# Update



## LarryWolfe (May 19, 2007)

Talked to Bill The Grill Guy this morning from Danville.  He said they were all sitting around enjoying "sausage" for breakfast, go figure.    He also wnated me to share that he had some problems with his "meat probe" last night, even when he put it on the wood box it still wouldn't work right!     Anyways, he wanted me to post and let you guys know they're doing good and to wish them luck!


----------



## LarryWolfe (May 19, 2007)

I spoke with Bill and Gary a little bit ago, they did pretty damn good!!!  20th out of 46 teams!!!  2nd in anything butt and 10th in Brisket!! Congratulations Bill and Gary!!!!


----------



## Cliff H. (May 19, 2007)

WOW....That is great.


----------



## Kloset BBQR (May 19, 2007)

Congratulations guys!


----------



## BigGQ (May 20, 2007)

Way to go!!


----------



## SteerCrazy (May 20, 2007)

not a bad showing! way to go fellas.....would like to know their anything but entry!


----------



## ScottyDaQ (May 20, 2007)

Way to go Dudes!  [smilie=a_bravo.gif]


----------



## LarryWolfe (May 20, 2007)

SteerCrazy said:
			
		

> not a bad showing! way to go fellas.....would like to know their anything but entry!

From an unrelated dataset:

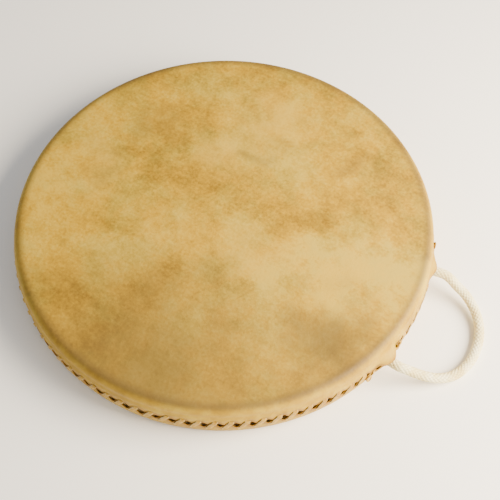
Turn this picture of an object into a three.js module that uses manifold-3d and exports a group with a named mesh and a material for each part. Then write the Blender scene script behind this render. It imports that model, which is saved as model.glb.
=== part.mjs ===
// A two-headed rawhide hand drum: a steam-bent wooden hoop, a rawhide head over each side, one flat
// rawhide thong whipped round the middle of the rim to draw the two heads together, and a braided
// rope carrying loop that leaves through the seam and is knotted inside the hoop.
// Millimetres, +Z up. The origin is the centre of the face that the drum lies on, and the carrying
// loop points along +X.
import * as THREE from 'three';
import { mergeVertices } from 'three/addons/utils/BufferGeometryUtils.js';
import Module from 'manifold-3d';

// Driving dimensions
const DEPTH = 48;
const SEAM_RADIUS = 201;
const WALL_RADIUS = 199.5;
const SKIN = 1.0;
const GAP = 0.3;
const SHOULDER = 8;
const SHOULDER_STEPS = 3;
const SEAM_OPENING = 6;
const LIP_HEIGHT = 6;
const HOOP_THICKNESS = 9;
const HOOP_INNER_BEVEL = 2.2;

const STITCHES_PER_TURN = 90;
const THONG_WIDTH = 4;
const THONG_THICKNESS = 1.2;
const STITCH_REACH = 6.5;
const STITCH_LEAN = 0.25;
const HANDLE_STITCHES = 5;
const SKIPPED_STITCHES = 2;
const THONG_HOLE = { width: 6, height: 2, depth: 4 };
const THONG_KNOT = { out: 1.4, round: 2.6, up: 2.2 };

const ROPE_DIAMETER = 9;
const ROPE_SIDES = 10;
const ROPE_EXIT_DEG = 15;
const ROPE_HOLE_DIAMETER = 10.8;
const ROPE_PIVOT_X = 208;
const STOPPER_KNOT = { out: 7, round: 10, up: 9 };

const SCARF_SLOPE_DEG = 17;
const SCARF_LENGTH = 44;
const TACK_HEIGHTS = [12, 24, 36];
const TACK = { shank: 0.8, head: 2.5, headHeight: 0.9, length: 7.5, bore: 1.1 };

// Worked out from them
const SEAM_Z = DEPTH / 2;
const HOOP_RADIUS = WALL_RADIUS - SKIN - GAP;
const HOOP_INNER = HOOP_RADIUS - HOOP_THICKNESS;
const SHOULDER_CENTRE_R = WALL_RADIUS - SHOULDER;
const SHOULDER_CENTRE_Z = DEPTH - SHOULDER;
const LIP_EDGE_Z = SEAM_Z + SEAM_OPENING / 2;
const PITCH = THREE.MathUtils.degToRad(360 / STITCHES_PER_TURN);
const ROPE_EXIT = THREE.MathUtils.degToRad(ROPE_EXIT_DEG);
const STITCH_MID_RADIUS = SEAM_RADIUS - SKIN / 2;
const STITCH_STAND_OFF = SKIN / 2 + GAP + THONG_THICKNESS / 2;

// The centreline of the carrying loop, from one pivot to the other. It leaves level, droops under
// its own weight and rests on the surface that the drum lies on.
const LOOP_ROUTE = [
  [208.0, 53.6, 24.0],
  [214.5, 53.2, 21.6],
  [222.0, 51.8, 17.4],
  [232.0, 49.6, 13.3],
  [243.0, 43.8, 9.2],
  [252.5, 34.2, 6.6],
  [259.0, 22.2, 5.2],
  [262.3, 8.2, 4.8],
  [262.4, -5.8, 4.8],
  [259.2, -19.6, 5.2],
  [252.6, -31.2, 6.6],
  [243.2, -39.9, 9.2],
  [232.6, -45.6, 13.2],
  [222.4, -49.2, 17.2],
  [215.0, -51.8, 21.5],
  [208.0, -53.6, 24.0],
];
const LOOP_STEPS = 30;

const wasm = await Module();
wasm.setup();

// Materials
const rawhide = new THREE.MeshStandardMaterial({ color: '#d2b070', roughness: 0.55, metalness: 0 });
const thongHide = new THREE.MeshStandardMaterial({ color: '#dcc492', roughness: 0.6, metalness: 0 });
const bentAsh = new THREE.MeshStandardMaterial({ color: '#c49a62', roughness: 0.6, metalness: 0 });
const cottonRope = new THREE.MeshStandardMaterial({ color: '#f2ecdc', roughness: 0.95, metalness: 0 });
const copper = new THREE.MeshStandardMaterial({ color: '#b87848', roughness: 0.4, metalness: 1 });

// Solids: a closed geometry becomes a manifold solid for a cut, and comes back as a geometry.
function toSolid(geometry) {
  const bare = geometry.clone();
  bare.deleteAttribute('normal');
  bare.deleteAttribute('uv');
  const merged = mergeVertices(bare, 1e-4);
  const vertProperties = new Float32Array(merged.attributes.position.array);
  const triVerts = new Uint32Array(merged.index.array);
  return new wasm.Manifold(new wasm.Mesh({ numProp: 3, vertProperties, triVerts }));
}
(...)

I'm sure Bill will post more details, but he said it was a smoked salmon and broccoli with a white sauce.  Sounded good and obviously the judges thought too!


----------



## Captain Morgan (May 20, 2007)

it was a white wine reduction sauce and it must have been 
dang good.  Salmon doesn't strike me as a good choice
for AB ( I know, I know), so that's impressive.  Or maybe
I just don't know anything.

Anyway can't wait to see the pics!!!

Wake up boys!!


----------